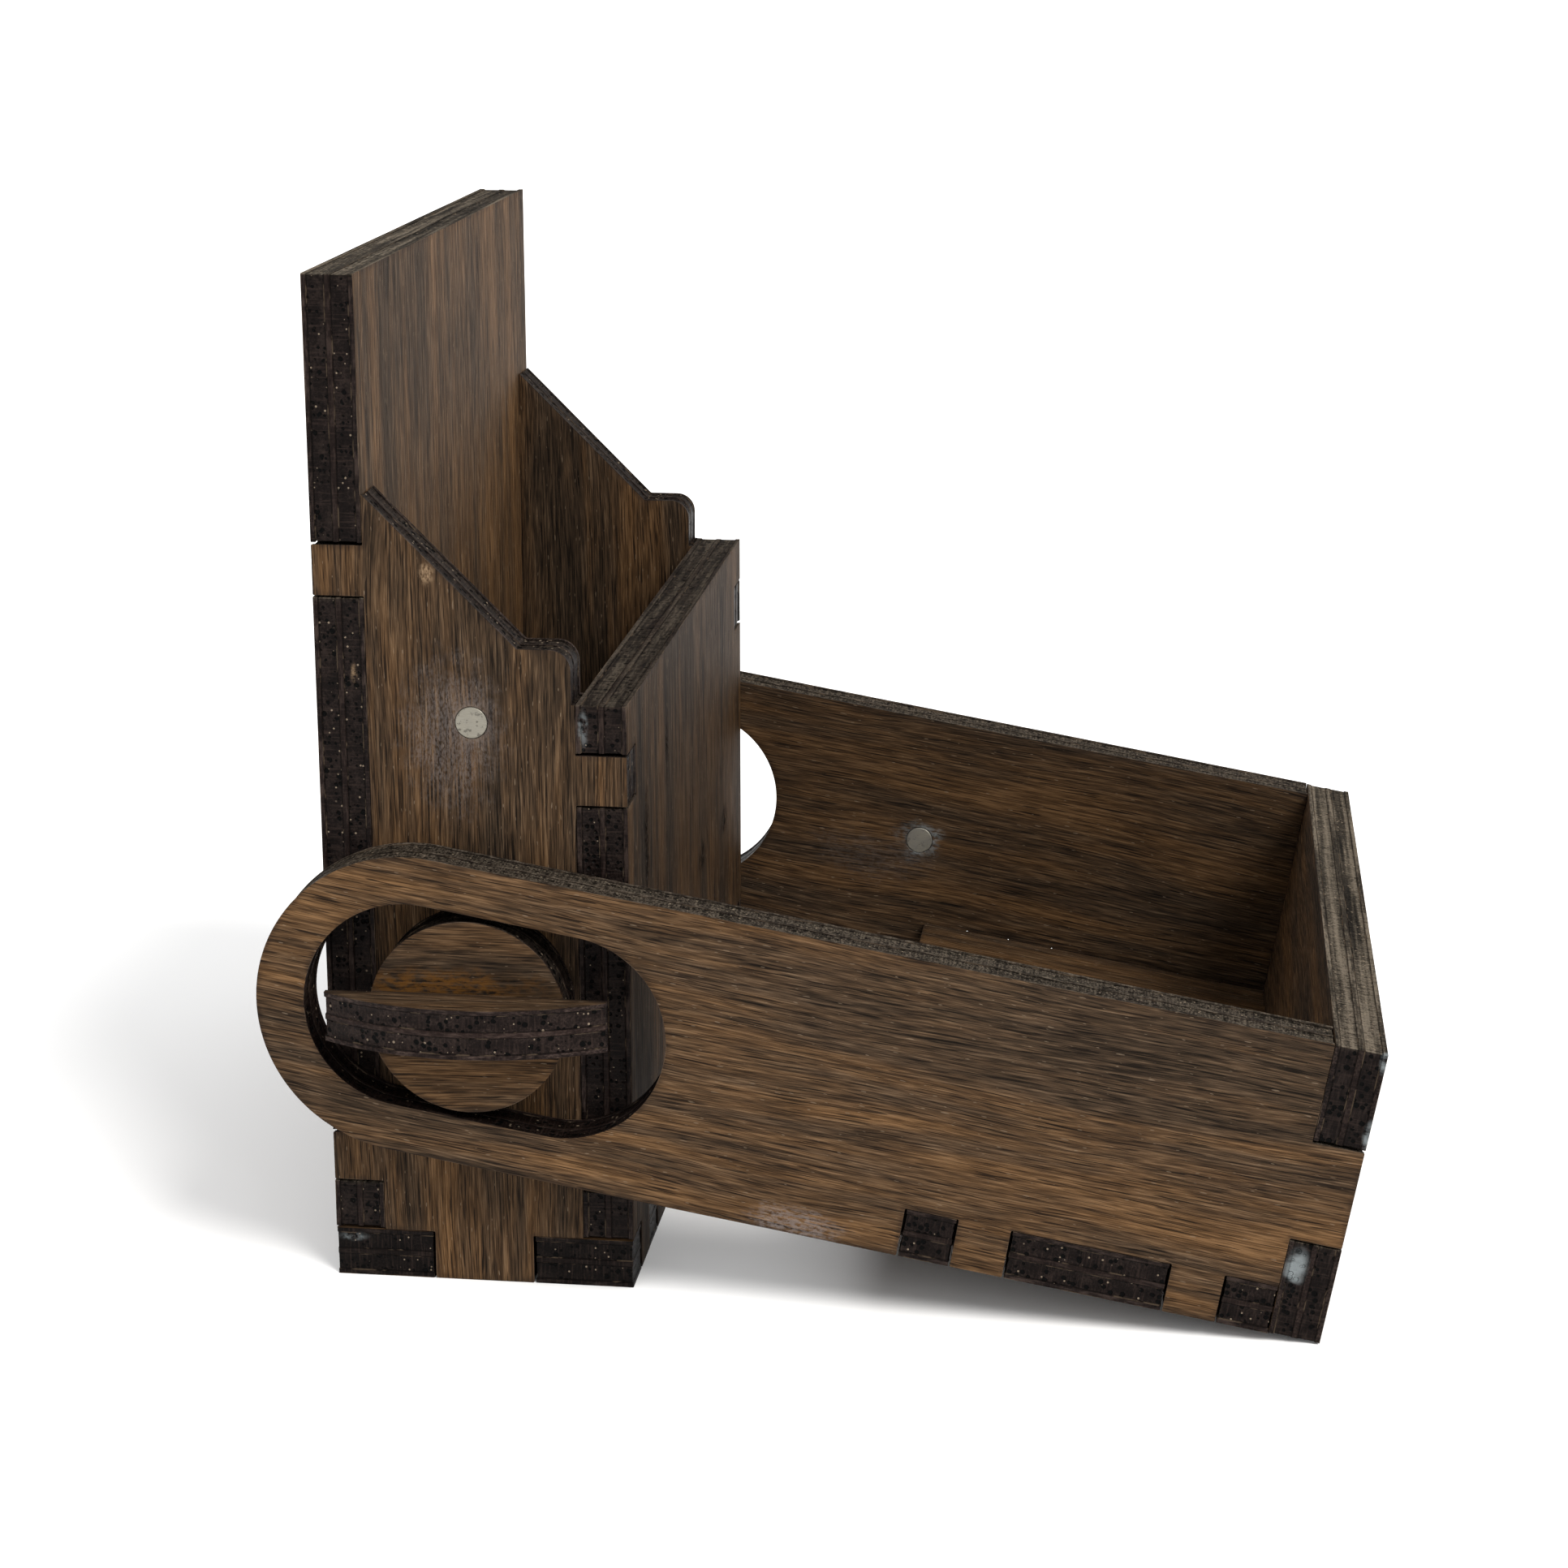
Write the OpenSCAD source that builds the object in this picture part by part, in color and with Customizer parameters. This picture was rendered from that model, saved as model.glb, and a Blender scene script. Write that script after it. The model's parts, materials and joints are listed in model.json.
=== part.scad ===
// Card-deck case of laser-cut plywood: an upright box for one deck, and a tray cover that turns and
// slides on two pivot discs. The origin is the centre of the box's base. +X points from the box to the
// tray's far end, +Y to the far side, +Z up. The tray is drawn as it lies open on the table.

/* [Plywood] */
// Thickness of every panel
ply = 4.8; // [3:0.1:6]
// Gap between a finger and the notch that takes it
seam = 0.1; // [0.02:0.01:0.2]

/* [Box] */
// Width of the box, from one side panel's outer face to the other's
box_w = 78; // [60:1:120]
// Depth of the box, from the back panel's outer face to the front panel's
box_d = 29; // [24:0.5:40]
// Height of the back panel
back_h = 96.5; // [90:0.5:120]
// Height of the front panel
front_h = 57.5; // [52:0.1:60]
// Height of the side panels where they meet the back panel
side_peak_h = 76.7; // [72:0.1:86]
// Height of the level ledge at the front of the side panels
side_ledge_h = 62.6; // [60.5:0.1:66]
// Radius of the ledge's outer corner
ledge_r = 2; // [0.5:0.1:2.4]
// Step of the ledge behind the front panel's inner face
ledge_step = 0.3; // [0.1:0.1:1]

/* [Pivot] */
// Height of the pivots above the base
pivot_h = 28.5; // [28:0.1:32]
// Radius of the pivot discs
disc_r = 9.35; // [7:0.05:9.5]
// Radius of the round peg behind each pivot bar
peg_r = 2.2; // [1.5:0.1:2.3]
// Radial clearance of the disc's bore on the peg
peg_clearance = 0.1; // [0.02:0.01:0.1]
// Clearance between the disc and the box side, and between the disc and the bar's shoulder
disc_gap = 0.1; // [0.05:0.01:0.15]
// Length of the pivot bars
bar_len = 26.6; // [22:0.2:28]
// How far a bar's middle stands out from its wings' back edge
bar_rise = 4.4; // [4:0.1:6]
// Height of a bar's curved edge at its two ends
bar_end_rise = 0.7; // [0.4:0.1:2]

/* [Tray] */
// Height of the tray's side panels, which is also the width of their round ends
tray_h = 29; // [26:0.5:32]
// Distance from the middle of the round end to the end panel's outer face
tray_reach = 88.6; // [84:0.2:100]
// Radius of the slot's round ends
slot_r = 9.9; // [9.8:0.05:10.5]
// Distance between the centres of the slot's round ends
slot_travel = 14.4; // [10:0.2:20]
// Distance from the slot's outer centre to the pivot while the tray lies open
open_slide = 5.6; // [0:0.2:8]
// Angle by which the open tray slopes down to the table
tray_tilt = 9.8; // [8:0.1:10]
// Clearance between a tray side and the box side, and between a tray side and the bar's wings
side_gap = 0.25; // [0.2:0.05:0.5]
// Length of the tray's bottom panel
floor_len = 40; // [30:1:42]

/* [Magnets] */
// Radius of the closing magnets
magnet_r = 1.5; // [1:0.1:2]
// Length of the closing magnets
magnet_len = 3; // [2:0.1:4]
// Distance of the box magnets above the pivot
magnet_rise = 27; // [24:0.5:30]
// Clearance of a magnet in its pocket
glue_gap = 0.02; // [0.01:0.01:0.05]

/* [Hidden] */

$fn = 64;
over = 1;                           // how far a cutting solid runs past a face

pitch = ply + seam;                 // one finger with its seam
hx = box_d / 2;                     // half the box's depth
hy = box_w / 2;                     // half the box's width
ix = hx - ply;                      // half the pocket's depth
iy = hy - ply;                      // half the pocket's width
foot_half = box_d / 6;              // half the width of a side panel's foot

low_tab = [2 * pitch, 3 * pitch];                       // low tabs of the side panels
front_tab = [front_h - 2 * ply, front_h - ply];         // high tabs at the front panel
back_tab = [side_peak_h - 2 * ply, side_peak_h - ply];  // high tabs at the back panel
floor_tab = [hy - 3 * pitch, hy - 2 * pitch];           // the bottom panel's tabs in both of them

ledge_x = ix - ledge_step;          // front edge of the side panels above the front panel
slope_x = side_peak_h - side_ledge_h - ix;  // where the 45 degree slope meets the ledge

wing_gap = ply + 2 * side_gap;      // from the box side to the back edge of a bar's wings
shoulder_gap = ply + 2 * disc_gap;  // from the box side to a bar's shoulder
shoulder_half = sqrt(pow(disc_r, 2) - pow(ply / 2, 2)) - seam;
bar_sag = bar_rise - bar_end_rise;
bar_r = (pow(bar_len / 2, 2) + pow(bar_sag, 2)) / (2 * bar_sag);

tray_iy = hy + side_gap;            // half the tray's inner width
tray_oy = tray_iy + ply;            // half the tray's outer width
hv = tray_h / 2;                    // half the tray's height
end_u = tray_reach - ply;           // the end panel's inner face
floor_u = end_u - floor_len;        // the start of the tray's bottom panel
floor_v = ply - hv;                 // the upper face of the tray's bottom panel
tray_tab_half = tray_h / 6;         // half the height of a side panel's tab in the end panel
magnet_u = slot_travel + magnet_rise;

// Spans of the bottom panel's tabs in the tray sides, from its free edge on
step = floor_len / 8;
tray_tabs = [
    [floor_u + step + seam, floor_u + 2 * step - seam],
    [floor_u + 3 * step + seam, floor_u + 6 * step - seam],
    [floor_u + 7 * step + seam, end_u]
];
// Spans of its tabs in the end panel, across the tray
end_tabs = [
    [-tray_iy + pitch, -tray_iy + 2 * pitch],
    [-1.5 * pitch, 1.5 * pitch],
    [tray_iy - 2 * pitch, tray_iy - pitch]
];

walnut = [0.33, 0.23, 0.16];
walnut_light = [0.40, 0.28, 0.19];
walnut_dark = [0.20, 0.15, 0.12];
nickel = [0.78, 0.78, 0.76];

// A rectangle from x[0] to x[1] and from y[0] to y[1]
module span(x, y) {
    translate([x[0], y[0]])
        square([x[1] - x[0], y[1] - y[0]]);
}

// The same rectangle on both sides of the middle
module spans(x, y) {
    span(x, y);
    span([-x[1], -x[0]], y);
}

function wider(s) = [s[0] - seam, s[1] + seam];

// A drawing of x and z becomes a board whose faces are at the two y values
module upright(y) {
    translate([0, y[1], 0])
        rotate([90, 0, 0])
            linear_extrude(y[1] - y[0])
                children();
}

// A drawing of y and z becomes a board whose faces are at the two x values
module across(x) {
    translate([x[0], 0, 0])
        rotate([90, 0, 90])
            linear_extrude(x[1] - x[0])
                children();
}

// A round bar along Y, from y[0] to y[1]
module rod(r, y) {
    translate([0, y[1], 0])
        rotate([90, 0, 0])
            cylinder(r = r, h = y[1] - y[0]);
}

// Makes the far part from the near one
module far() {
    mirror([0, 1, 0])
        children();
}

// The tray's own frame: x from the middle of the round ends to the end panel, z across the sides
module in_tray() {
    translate([0, 0, pivot_h])
        rotate([0, tray_tilt, 0])
            translate([-open_slide, 0, 0])
                children();
}

// Outline of the front or back panel, with the notches for its neighbours
module wall_outline(h, high_tab) {
    difference() {
        span([-hy, hy], [0, h]);
        for (tab = [low_tab, high_tab])
            spans([iy, hy + over], wider(tab));
        spans([iy - seam, hy + over], [-over, pitch]);
        spans(wider(floor_tab), [-over, pitch]);
    }
}

module box_back_panel() {
    color(walnut)
        across([-hx, -ix])
            wall_outline(back_h, back_tab);
}

module box_front_panel() {
    color(walnut)
        across([ix, hx])
            wall_outline(front_h, front_tab);
}

// Outline of a side panel: foot, tabs into the front and back panels, and the sloped top
module box_side_outline() {
    translate([ledge_x - ledge_r, side_ledge_h - ledge_r])
        circle(r = ledge_r);
    polygon([
        [-foot_half, 0], [foot_half, 0], [foot_half, ply], [ix, ply],
        [ix, low_tab[0]], [hx, low_tab[0]], [hx, low_tab[1]], [ix, low_tab[1]],
        [ix, front_tab[0]], [hx, front_tab[0]], [hx, front_tab[1]], [ix, front_tab[1]],
        [ix, front_h], [ledge_x, front_h],
        [ledge_x, side_ledge_h - ledge_r], [ledge_x - ledge_r, side_ledge_h - ledge_r],
        [ledge_x - ledge_r, side_ledge_h], [slope_x, side_ledge_h], [-ix, side_peak_h],
        [-ix, back_tab[1]], [-hx, back_tab[1]], [-hx, back_tab[0]], [-ix, back_tab[0]],
        [-ix, low_tab[1]], [-hx, low_tab[1]], [-hx, low_tab[0]], [-ix, low_tab[0]],
        [-ix, ply], [-foot_half, ply]
    ]);
}

module box_side() {
    difference() {
        upright([-hy, -iy])
            difference() {
                box_side_outline();
                translate([0, pivot_h])
                    circle(r = peg_r + glue_gap);
            }
        translate([0, 0, pivot_h + magnet_rise])
            rod(magnet_r + glue_gap, [-hy - over, -hy + magnet_len]);
    }
}

module box_side_near() {
    color(walnut_light)
        box_side();
}

module box_side_far() {
    color(walnut_light)
        far()
            box_side();
}

module box_bottom_panel() {
    color(walnut_dark)
        linear_extrude(ply)
            difference() {
                span([-hx, hx], [-hy, hy]);
                for (y = [[-hy - over, -iy], [iy, hy + over]])
                    span([-foot_half - seam, foot_half + seam], y);
                for (y = [[-iy, -floor_tab[1]], [-floor_tab[0], floor_tab[0]], [floor_tab[1], iy]])
                    spans([ix, hx + over], y);
            }
}

module box_magnet() {
    translate([0, 0, pivot_h + magnet_rise])
        rod(magnet_r, [-hy, -hy + magnet_len]);
}

module box_magnet_near() {
    color(nickel)
        box_magnet();
}

module box_magnet_far() {
    color(nickel)
        far()
            box_magnet();
}

module pivot_disc() {
    translate([0, 0, pivot_h])
        difference() {
            rod(disc_r, [-hy - disc_gap - ply, -hy - disc_gap]);
            rod(peg_r + peg_clearance, [-hy - ply - over, -hy + over]);
        }
}

module pivot_disc_near() {
    color(walnut_light)
        pivot_disc();
}

module pivot_disc_far() {
    color(walnut_light)
        far()
            pivot_disc();
}

// Half-moon of a pivot bar, drawn as x and the distance out from the box side
module bar_outline() {
    intersection() {
        span([-bar_len / 2, bar_len / 2], [wing_gap, wing_gap + bar_rise]);
        translate([0, wing_gap + bar_rise - bar_r])
            circle(r = bar_r, $fn = 128);
    }
    span([-shoulder_half, shoulder_half], [shoulder_gap, wing_gap]);
}

module pivot_bar() {
    translate([0, 0, pivot_h]) {
        translate([0, -hy, 0])
            mirror([0, 1, 0])
                linear_extrude(ply, center = true)
                    bar_outline();
        rod(peg_r, [-hy - wing_gap, -iy]);
    }
}

module pivot_bar_near() {
    color(walnut_dark)
        pivot_bar();
}

module pivot_bar_far() {
    color(walnut_dark)
        far()
            pivot_bar();
}

module slot() {
    for (u = [0, slot_travel])
        translate([u, 0])
            circle(r = slot_r);
    span([0, slot_travel], [-slot_r, slot_r]);
}

module tray_side_outline() {
    difference() {
        union() {
            circle(r = hv, $fn = 128);
            span([0, end_u], [-hv, hv]);
            span([0, tray_reach], [-tray_tab_half, tray_tab_half]);
        }
        slot();
        for (tab = tray_tabs)
            span(wider(tab), [-hv - over, floor_v]);
    }
}

module tray_side() {
    in_tray()
        difference() {
            upright([-tray_oy, -tray_iy])
                tray_side_outline();
            translate([magnet_u, 0, 0])
                rod(magnet_r + glue_gap, [-tray_iy - magnet_len, -tray_iy + over]);
        }
}

module tray_side_near() {
    color(walnut)
        tray_side();
}

module tray_side_far() {
    color(walnut)
        far()
            tray_side();
}

module tray_bottom_panel() {
    color(walnut_light)
        in_tray()
            translate([0, 0, -hv])
                linear_extrude(ply) {
                    span([floor_u, end_u], [-tray_iy, tray_iy]);
                    for (tab = tray_tabs)
                        span(tab, [-tray_oy, tray_oy]);
                    for (tab = end_tabs)
                        span([end_u, tray_reach], tab);
                }
}

module tray_end_panel() {
    color(walnut)
        in_tray()
            across([end_u, tray_reach])
                difference() {
                    span([-tray_oy, tray_oy], [-hv, hv]);
                    spans([tray_iy, tray_oy + over], wider([-tray_tab_half, tray_tab_half]));
                    for (tab = end_tabs)
                        span(wider(tab), [-hv - over, floor_v + seam]);
                }
}

module tray_magnet() {
    in_tray()
        translate([magnet_u, 0, 0])
            rod(magnet_r, [-tray_iy - magnet_len, -tray_iy]);
}

module tray_magnet_near() {
    color(nickel)
        tray_magnet();
}

module tray_magnet_far() {
    color(nickel)
        far()
            tray_magnet();
}

box_back_panel();
box_front_panel();
box_side_near();
box_side_far();
box_bottom_panel();
box_magnet_near();
box_magnet_far();
pivot_disc_near();
pivot_disc_far();
pivot_bar_near();
pivot_bar_far();
tray_side_near();
tray_side_far();
tray_bottom_panel();
tray_end_panel();
tray_magnet_near();
tray_magnet_far();
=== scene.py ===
"""Looks of the plywood card-deck case: laser-cut boards, nickel magnets, floor, lights and camera."""

import json
import math

import bpy
import numpy as np
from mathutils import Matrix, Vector, noise
from mathutils.geometry import delaunay_2d_cdt
from mathutils.kdtree import KDTree


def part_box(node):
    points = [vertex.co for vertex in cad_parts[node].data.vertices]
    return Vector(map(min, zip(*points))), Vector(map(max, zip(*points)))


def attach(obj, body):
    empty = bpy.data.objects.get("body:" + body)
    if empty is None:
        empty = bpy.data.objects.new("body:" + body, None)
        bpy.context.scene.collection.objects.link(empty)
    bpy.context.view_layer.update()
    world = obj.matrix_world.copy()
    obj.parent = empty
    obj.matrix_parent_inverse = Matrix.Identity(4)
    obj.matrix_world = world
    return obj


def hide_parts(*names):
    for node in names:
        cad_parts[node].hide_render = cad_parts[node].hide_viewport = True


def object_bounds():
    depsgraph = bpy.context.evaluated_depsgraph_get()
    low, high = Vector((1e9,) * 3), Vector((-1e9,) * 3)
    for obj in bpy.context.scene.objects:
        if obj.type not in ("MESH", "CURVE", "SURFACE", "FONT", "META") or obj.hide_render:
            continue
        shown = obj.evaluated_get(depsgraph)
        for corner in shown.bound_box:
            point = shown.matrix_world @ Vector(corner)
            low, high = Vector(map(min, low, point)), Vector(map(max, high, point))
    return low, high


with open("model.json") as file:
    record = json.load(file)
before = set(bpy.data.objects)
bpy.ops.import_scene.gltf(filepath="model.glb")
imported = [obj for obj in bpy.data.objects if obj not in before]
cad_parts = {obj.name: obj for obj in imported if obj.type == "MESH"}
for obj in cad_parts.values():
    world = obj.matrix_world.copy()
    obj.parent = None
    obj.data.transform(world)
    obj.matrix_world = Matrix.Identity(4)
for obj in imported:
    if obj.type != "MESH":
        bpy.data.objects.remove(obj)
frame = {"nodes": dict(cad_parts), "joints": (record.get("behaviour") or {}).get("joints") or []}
cad_low, cad_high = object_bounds()

MM = 0.001

# ---------------------------------------------------------------- frame of the boards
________
*Short problem*:
Copy out only the lines above from the one with "pivot_disc_near();" to the one with "low, high = Vector((1e9,)", inclusive, exactly as they stand.

*Response to this task*:
pivot_disc_near();
pivot_disc_far();
pivot_bar_near();
pivot_bar_far();
tray_side_near();
tray_side_far();
tray_bottom_panel();
tray_end_panel();
tray_magnet_near();
tray_magnet_far();
=== scene.py ===
"""Looks of the plywood card-deck case: laser-cut boards, nickel magnets, floor, lights and camera."""

import json
import math

import bpy
import numpy as np
from mathutils import Matrix, Vector, noise
from mathutils.geometry import delaunay_2d_cdt
from mathutils.kdtree import KDTree


def part_box(node):
    points = [vertex.co for vertex in cad_parts[node].data.vertices]
    return Vector(map(min, zip(*points))), Vector(map(max, zip(*points)))


def attach(obj, body):
    empty = bpy.data.objects.get("body:" + body)
    if empty is None:
        empty = bpy.data.objects.new("body:" + body, None)
        bpy.context.scene.collection.objects.link(empty)
    bpy.context.view_layer.update()
    world = obj.matrix_world.copy()
    obj.parent = empty
    obj.matrix_parent_inverse = Matrix.Identity(4)
    obj.matrix_world = world
    return obj


def hide_parts(*names):
    for node in names:
        cad_parts[node].hide_render = cad_parts[node].hide_viewport = True


def object_bounds():
    depsgraph = bpy.context.evaluated_depsgraph_get()
    low, high = Vector((1e9,) * 3), Vector((-1e9,) * 3)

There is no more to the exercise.